Comba, who lives in Hawaii, and Metcalfe, who lives in New York, are in Boise this week for Friday’s park dedication.

“It’s like a dream come true,” Comba said Wednesday. “A lot of times you dream and nothing happens.”

Here’s a closer look at what has happened.


A keyboard built into the splash pad will play tones and spray water when its keys are touched. Holloway said the combination of learning and fun is the kind of thing that Comba strived for at her schools.

A 20,000-gallon tank will capture runoff from the splash pad. The irrigation system will draw on that reservoir to water Comba Park’s grass and shrubs, Holloway said.


Comba used a barn on the land as a venue for her students’ arts activities. Originally, the family wanted the barn preserved.

A few years ago, nonprofit organization Boise Urban Garden School expressed interest in retrofitting the barn to be used as the group’s headquarters. Comba and her family members said that was OK, but no one could come up with enough money for the project. Finally, Comba agreed to pay for basic renovations herself.

Ultimately, the barn had to be rebuilt because the original structure didn’t have a foundation, Holloway said. Boise architect Andy Erstad designed it for free.

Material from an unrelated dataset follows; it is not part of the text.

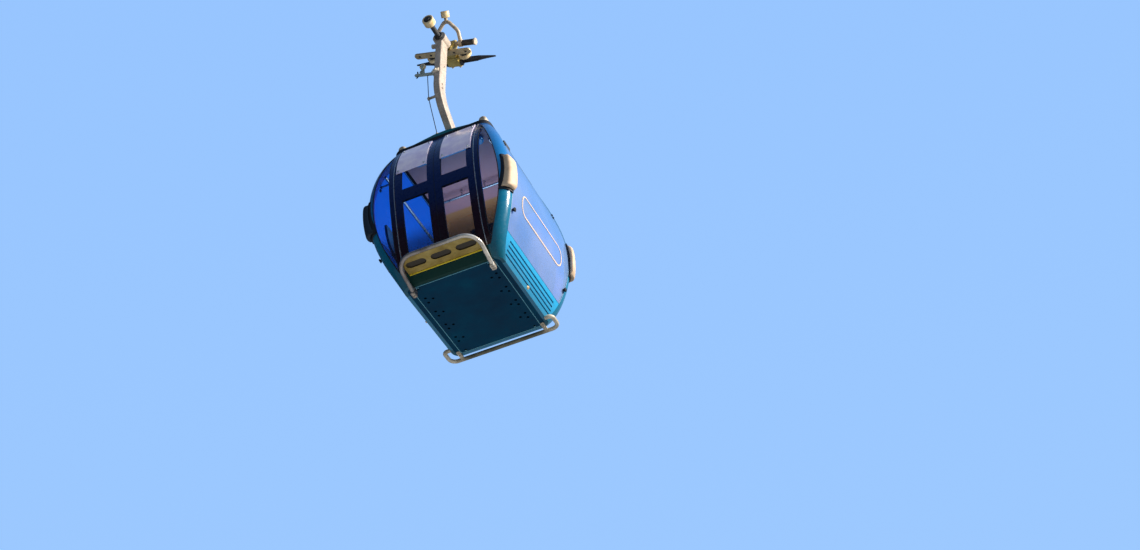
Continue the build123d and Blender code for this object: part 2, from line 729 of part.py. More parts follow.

Boise builder Doug Ewing constructed a new barn with some of his own money and by calling in favors from his friends in the construction industry. Parks and Recreation contributed $20,000. Private donations covered the rest of the cost.

The 1,200-square-foot barn will have office and classroom space for the school, as well as a commercial kitchen to serve as a venue for cooking classes, Holloway said. Boise will own it and allow the garden school to use it for free, he said.


Two community gardens at Comba Park also reflect the values of Comba, who incorporated raising plants and animals in her students’ learning. One garden will be located on the west side of the park. The other is closer to the parking lot on the park’s east side.